Describing AMR as a global challenge, Spahn drew attention to the German Antibiotics Resistance Strategy 2020, which aims to make decisive advances in research and development in the field. ‘AMR is not only predictable, but also preventable,’ Kyriakides added. With the aim to make the EU a best practice region and a global leader on tackling AMR, she said: ‘Tackling AMR is everyone’s responsibility and should be everyone’s priority. No state, no region, can do this alone; what we need now is global action.’

Other key speakers included Hubertus von Baumbach, Chairman of the Board of Managing Directors, Boehringer Ingelheim; Stefan Oelrich, CEO Bayer Pharmaceuticals; and Stefan Oschmann, Chairman of the Executive Board and CEO of Merck.

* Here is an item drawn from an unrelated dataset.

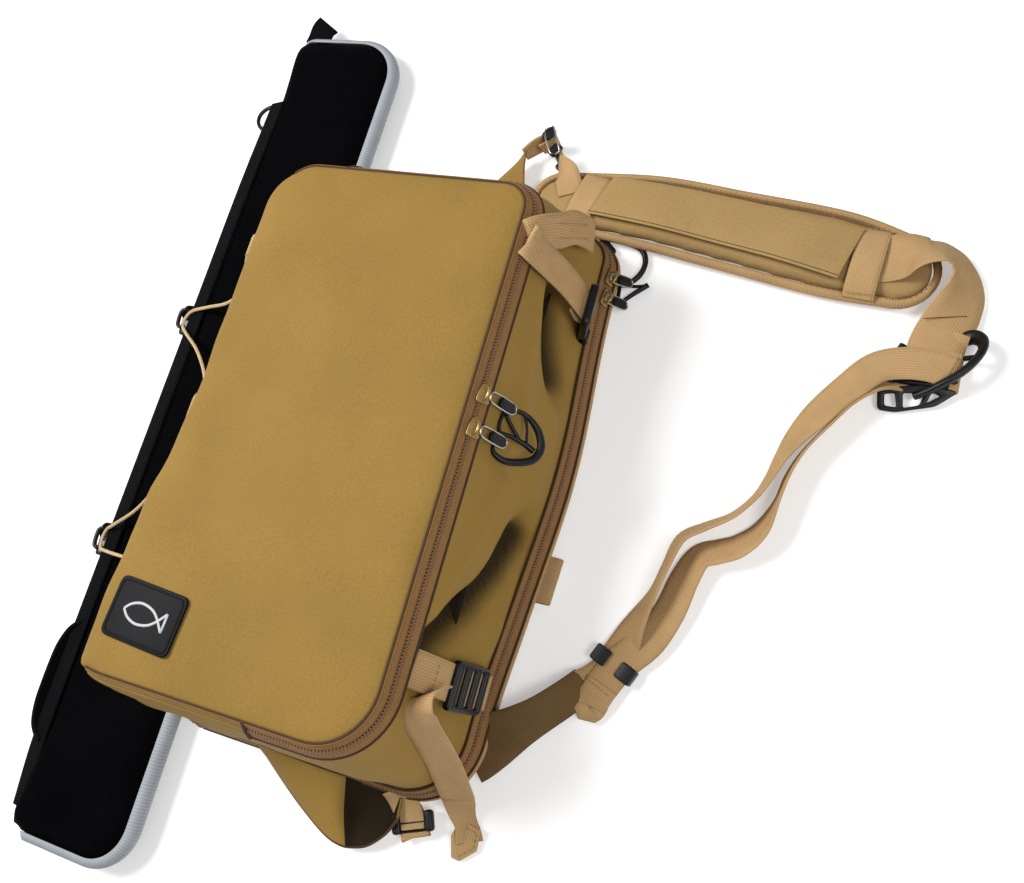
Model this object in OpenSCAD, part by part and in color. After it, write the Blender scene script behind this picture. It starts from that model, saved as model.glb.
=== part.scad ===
// Sling tackle bag lying on its back, with a rod case laced to its left side.
// +Z up out of the front panel, +Y toward the top of the bag, +X toward the strap side.

/* [Bag body] */
// half width of the bag at its back edge
back_half_w = 120; // [110:1:130]
// half height of the bag at its back edge
back_half_h = 220; // [205:1:235]
// left edge of the front panel
front_left = -114; // [-118:1:-108]
// right edge of the front panel
front_right = 100; // [92:1:108]
// bottom edge of the front panel
front_bottom = -200; // [-208:1:-190]
// top edge of the front panel
front_top = 198; // [190:1:206]
// depth of the bag from back panel to front panel
bag_depth = 156; // [148:1:164]
// height of the divider between the two compartments
divider_z = 78; // [60:1:95]
// wall thickness of the fabric gusset
wall = 2.5; // [1.5:0.1:3]

/* [Zips] */
// height of the main zip above the floor
main_zip_z = 25.7; // [25:0.1:27]
// height of the front zip above the floor
front_zip_z = 140.7; // [139:0.1:142]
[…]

Boehringer Ingelheim does not currently conduct antibiotic research, said Baumbach, but his company has invested because it recognises the huge scale of the problem.

The focus of the investment will be on start-up and biotech companies, which see it as a lifeline as there is no money available to fund clinical research

Thomas Cueni

IFPMA Director-General, Thomas Cueni, said that while COVID-19 had dominated the last few months, not so much has been heard of AMR in recent years. ‘Unlike COVID-19, AMR is a predictable and preventable crisis,’ Oelrich stated. ‘We must act together to rebuild the pipeline and ensure that the most promising and innovative antibiotics make it from the lab to patients.’

With no new class of antibiotics since the late 1980s, and the over-use of antibiotics for humans and animals, and the exit from relevant treatments by big pharma companies he warned that the pipeline for new antibiotics looks ‘pretty grim’. This is a science as well as economic problem, he pointed out. ‘Now there is no viable economic system for development for new antibiotics, the economic model is broken and with a broken economic model the right kind of research and development in antibiotics has not taken place’, he explained, but he sees that industry has now ‘stepped up’ in collaboration with the WHO, EIB and Wellcome Trust to create the $1 billion fund. ‘The focus of the investment will be on start-up and biotech companies, which see it as a lifeline as there is no money available to fund clinical research. This is a bridging solution. The AMR Action Fund aims to provide the bridge, and bring 2-4 new antibiotics to the market by 2030. That is a significant historic milestone, with industry stepping up and responding.’